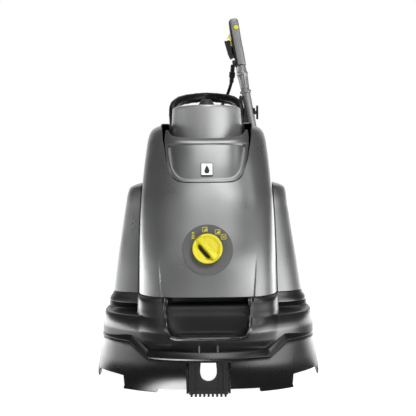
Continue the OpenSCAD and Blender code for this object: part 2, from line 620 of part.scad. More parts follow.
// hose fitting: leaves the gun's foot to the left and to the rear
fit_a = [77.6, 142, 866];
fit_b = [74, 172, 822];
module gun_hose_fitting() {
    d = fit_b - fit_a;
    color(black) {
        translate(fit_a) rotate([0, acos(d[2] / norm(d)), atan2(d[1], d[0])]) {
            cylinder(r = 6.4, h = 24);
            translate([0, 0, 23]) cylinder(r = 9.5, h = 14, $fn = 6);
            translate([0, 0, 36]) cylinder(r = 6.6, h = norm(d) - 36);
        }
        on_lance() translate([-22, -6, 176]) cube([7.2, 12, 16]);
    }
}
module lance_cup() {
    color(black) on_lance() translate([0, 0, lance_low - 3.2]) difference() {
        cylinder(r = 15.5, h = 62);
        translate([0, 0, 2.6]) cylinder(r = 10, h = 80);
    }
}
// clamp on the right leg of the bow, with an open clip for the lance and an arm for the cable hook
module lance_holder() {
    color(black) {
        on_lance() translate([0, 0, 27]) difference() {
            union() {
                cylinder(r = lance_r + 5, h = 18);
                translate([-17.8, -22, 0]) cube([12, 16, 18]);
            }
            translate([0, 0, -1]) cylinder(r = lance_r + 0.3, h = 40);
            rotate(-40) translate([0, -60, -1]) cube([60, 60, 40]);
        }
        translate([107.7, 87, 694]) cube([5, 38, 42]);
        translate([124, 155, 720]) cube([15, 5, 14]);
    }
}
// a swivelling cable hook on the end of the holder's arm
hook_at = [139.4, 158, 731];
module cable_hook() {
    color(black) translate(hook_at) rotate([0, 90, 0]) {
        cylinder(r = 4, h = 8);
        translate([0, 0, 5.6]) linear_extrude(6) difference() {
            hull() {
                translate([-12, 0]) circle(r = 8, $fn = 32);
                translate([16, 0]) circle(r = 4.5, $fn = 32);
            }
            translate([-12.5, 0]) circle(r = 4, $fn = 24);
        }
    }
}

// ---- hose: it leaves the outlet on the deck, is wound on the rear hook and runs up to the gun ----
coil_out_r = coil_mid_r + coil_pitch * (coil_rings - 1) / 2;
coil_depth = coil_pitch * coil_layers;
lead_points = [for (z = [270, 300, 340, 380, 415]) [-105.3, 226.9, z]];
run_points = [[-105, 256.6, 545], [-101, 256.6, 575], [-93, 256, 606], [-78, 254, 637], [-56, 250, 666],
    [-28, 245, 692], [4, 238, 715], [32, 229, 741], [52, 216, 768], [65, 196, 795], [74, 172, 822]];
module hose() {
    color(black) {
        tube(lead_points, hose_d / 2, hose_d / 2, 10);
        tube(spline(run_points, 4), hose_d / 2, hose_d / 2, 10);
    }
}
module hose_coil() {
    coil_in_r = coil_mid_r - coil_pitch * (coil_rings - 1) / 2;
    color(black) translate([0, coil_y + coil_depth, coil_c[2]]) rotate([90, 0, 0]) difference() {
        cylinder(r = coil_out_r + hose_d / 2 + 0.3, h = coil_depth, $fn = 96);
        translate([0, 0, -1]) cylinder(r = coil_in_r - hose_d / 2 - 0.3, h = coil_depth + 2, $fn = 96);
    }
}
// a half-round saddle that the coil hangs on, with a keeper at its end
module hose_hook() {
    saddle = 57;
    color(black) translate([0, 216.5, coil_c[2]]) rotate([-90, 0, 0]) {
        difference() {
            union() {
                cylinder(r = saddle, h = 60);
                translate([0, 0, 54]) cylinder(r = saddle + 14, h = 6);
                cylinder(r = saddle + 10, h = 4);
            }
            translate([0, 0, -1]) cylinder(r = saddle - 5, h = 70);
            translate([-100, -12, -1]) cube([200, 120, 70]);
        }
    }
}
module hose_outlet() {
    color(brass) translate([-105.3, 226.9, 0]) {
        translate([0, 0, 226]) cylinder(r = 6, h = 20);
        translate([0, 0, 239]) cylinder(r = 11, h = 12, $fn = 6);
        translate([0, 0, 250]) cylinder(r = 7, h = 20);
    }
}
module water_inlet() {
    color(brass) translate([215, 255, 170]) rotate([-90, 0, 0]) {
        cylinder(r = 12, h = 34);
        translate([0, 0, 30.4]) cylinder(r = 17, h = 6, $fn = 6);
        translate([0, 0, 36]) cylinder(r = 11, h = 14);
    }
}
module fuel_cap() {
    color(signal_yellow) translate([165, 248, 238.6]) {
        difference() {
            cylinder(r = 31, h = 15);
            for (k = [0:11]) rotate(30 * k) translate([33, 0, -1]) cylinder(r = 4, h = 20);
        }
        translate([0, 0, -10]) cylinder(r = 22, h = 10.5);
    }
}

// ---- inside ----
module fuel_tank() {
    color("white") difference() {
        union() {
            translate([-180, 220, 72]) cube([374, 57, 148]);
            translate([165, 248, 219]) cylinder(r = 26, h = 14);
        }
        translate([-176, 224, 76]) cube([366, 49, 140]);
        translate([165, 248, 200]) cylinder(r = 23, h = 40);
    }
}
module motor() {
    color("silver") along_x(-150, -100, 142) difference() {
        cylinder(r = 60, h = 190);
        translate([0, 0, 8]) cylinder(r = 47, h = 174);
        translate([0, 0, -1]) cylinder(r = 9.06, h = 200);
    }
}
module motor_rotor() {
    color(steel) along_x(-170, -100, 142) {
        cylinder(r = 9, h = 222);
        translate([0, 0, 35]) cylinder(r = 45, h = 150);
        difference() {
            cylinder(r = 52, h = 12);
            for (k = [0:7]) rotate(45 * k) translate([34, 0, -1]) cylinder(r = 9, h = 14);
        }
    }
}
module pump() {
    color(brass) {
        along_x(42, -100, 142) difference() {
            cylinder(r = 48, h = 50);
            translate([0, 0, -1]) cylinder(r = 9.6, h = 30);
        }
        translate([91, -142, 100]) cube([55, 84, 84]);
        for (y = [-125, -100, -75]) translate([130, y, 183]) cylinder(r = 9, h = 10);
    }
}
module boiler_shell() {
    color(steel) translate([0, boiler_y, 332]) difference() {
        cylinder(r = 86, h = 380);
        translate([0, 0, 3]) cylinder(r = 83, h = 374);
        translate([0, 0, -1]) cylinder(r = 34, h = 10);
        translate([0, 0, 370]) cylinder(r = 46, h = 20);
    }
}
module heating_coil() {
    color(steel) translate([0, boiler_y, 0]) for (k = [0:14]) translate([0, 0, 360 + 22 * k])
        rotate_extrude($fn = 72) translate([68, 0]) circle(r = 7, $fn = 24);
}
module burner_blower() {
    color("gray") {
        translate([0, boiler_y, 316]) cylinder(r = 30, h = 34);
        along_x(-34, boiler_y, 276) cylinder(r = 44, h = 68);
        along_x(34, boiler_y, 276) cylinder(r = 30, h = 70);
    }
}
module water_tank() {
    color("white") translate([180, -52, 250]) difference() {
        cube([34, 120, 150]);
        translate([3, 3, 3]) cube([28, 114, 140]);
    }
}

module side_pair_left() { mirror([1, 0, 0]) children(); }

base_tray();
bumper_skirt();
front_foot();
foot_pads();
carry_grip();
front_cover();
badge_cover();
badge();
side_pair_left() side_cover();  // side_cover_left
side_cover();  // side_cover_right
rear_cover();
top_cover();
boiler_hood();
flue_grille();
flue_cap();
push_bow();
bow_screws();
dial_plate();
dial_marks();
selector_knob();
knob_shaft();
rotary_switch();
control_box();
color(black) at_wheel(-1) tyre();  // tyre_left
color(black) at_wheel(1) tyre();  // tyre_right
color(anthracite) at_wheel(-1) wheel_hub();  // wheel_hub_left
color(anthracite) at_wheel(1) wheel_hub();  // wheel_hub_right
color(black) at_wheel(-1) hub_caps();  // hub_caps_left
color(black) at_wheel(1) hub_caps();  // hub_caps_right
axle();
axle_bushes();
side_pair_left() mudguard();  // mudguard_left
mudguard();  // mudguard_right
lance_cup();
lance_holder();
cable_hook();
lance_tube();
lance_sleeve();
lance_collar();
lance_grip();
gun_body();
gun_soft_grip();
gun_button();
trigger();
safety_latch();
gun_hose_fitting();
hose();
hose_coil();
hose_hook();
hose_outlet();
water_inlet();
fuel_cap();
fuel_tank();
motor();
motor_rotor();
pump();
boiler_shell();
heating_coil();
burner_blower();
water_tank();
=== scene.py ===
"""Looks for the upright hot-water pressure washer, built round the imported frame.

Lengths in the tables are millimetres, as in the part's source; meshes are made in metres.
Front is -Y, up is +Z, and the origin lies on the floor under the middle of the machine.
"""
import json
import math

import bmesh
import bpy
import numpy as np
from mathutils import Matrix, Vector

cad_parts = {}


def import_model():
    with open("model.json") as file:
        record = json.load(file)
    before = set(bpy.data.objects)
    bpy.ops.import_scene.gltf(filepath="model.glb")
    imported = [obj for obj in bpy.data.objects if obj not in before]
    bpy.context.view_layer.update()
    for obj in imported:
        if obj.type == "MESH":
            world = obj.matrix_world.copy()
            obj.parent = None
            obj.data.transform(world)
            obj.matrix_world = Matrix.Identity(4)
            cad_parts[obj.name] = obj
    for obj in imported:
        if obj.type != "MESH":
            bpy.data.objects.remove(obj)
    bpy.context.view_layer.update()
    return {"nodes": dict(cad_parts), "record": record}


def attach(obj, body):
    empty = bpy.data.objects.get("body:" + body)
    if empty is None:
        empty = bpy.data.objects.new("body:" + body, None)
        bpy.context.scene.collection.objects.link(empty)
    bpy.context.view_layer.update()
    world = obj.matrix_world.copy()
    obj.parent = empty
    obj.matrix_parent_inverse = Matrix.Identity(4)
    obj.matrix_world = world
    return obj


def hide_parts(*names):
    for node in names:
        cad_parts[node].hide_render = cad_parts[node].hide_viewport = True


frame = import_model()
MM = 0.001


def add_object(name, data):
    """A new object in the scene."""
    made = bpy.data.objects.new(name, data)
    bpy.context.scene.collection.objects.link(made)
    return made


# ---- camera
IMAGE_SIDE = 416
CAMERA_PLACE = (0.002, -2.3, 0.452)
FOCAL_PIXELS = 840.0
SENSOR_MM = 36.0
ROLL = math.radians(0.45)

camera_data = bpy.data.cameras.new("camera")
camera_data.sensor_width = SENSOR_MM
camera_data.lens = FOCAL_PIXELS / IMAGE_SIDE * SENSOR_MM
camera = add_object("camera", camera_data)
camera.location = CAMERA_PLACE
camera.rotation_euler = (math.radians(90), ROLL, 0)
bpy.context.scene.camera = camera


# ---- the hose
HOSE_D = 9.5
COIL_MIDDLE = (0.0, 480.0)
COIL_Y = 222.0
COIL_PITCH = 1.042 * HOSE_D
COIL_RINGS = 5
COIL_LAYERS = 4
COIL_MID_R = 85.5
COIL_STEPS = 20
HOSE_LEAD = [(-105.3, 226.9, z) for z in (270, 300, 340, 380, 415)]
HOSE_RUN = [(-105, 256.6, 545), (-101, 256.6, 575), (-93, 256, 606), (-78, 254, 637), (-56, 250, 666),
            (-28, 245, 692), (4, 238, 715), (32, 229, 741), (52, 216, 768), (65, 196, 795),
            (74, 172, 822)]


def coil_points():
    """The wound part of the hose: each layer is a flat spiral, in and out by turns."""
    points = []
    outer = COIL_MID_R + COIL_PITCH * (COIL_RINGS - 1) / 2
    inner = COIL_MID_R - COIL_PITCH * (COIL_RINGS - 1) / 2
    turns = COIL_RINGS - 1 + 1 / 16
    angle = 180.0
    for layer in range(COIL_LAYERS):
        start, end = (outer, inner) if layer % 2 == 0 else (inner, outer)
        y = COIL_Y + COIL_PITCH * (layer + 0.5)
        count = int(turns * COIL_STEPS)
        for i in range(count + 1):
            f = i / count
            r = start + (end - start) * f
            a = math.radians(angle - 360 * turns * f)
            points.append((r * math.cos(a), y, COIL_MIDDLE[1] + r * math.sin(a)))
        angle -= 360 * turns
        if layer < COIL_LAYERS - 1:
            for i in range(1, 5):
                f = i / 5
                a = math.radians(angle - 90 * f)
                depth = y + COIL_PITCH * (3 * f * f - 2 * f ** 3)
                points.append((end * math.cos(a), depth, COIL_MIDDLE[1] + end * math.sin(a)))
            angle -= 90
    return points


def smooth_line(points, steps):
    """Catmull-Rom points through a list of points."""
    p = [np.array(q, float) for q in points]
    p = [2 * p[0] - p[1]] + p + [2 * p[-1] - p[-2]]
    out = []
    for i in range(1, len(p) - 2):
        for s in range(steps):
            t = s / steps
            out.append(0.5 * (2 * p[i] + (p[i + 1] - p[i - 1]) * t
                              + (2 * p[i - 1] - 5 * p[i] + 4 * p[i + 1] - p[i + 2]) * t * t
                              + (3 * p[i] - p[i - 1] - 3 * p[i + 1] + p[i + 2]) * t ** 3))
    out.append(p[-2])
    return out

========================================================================

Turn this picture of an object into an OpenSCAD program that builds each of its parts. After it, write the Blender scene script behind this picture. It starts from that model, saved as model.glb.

========================================================================

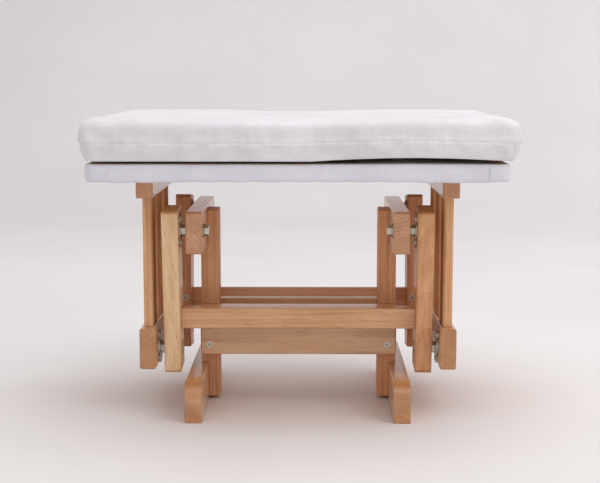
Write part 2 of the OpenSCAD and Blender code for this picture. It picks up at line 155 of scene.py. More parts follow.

========================================================================

### YOUR INSTRUCTIONS:
Your answer should be a single number: the count of lines in the material above that contain "from".

### TASK RESULT:
3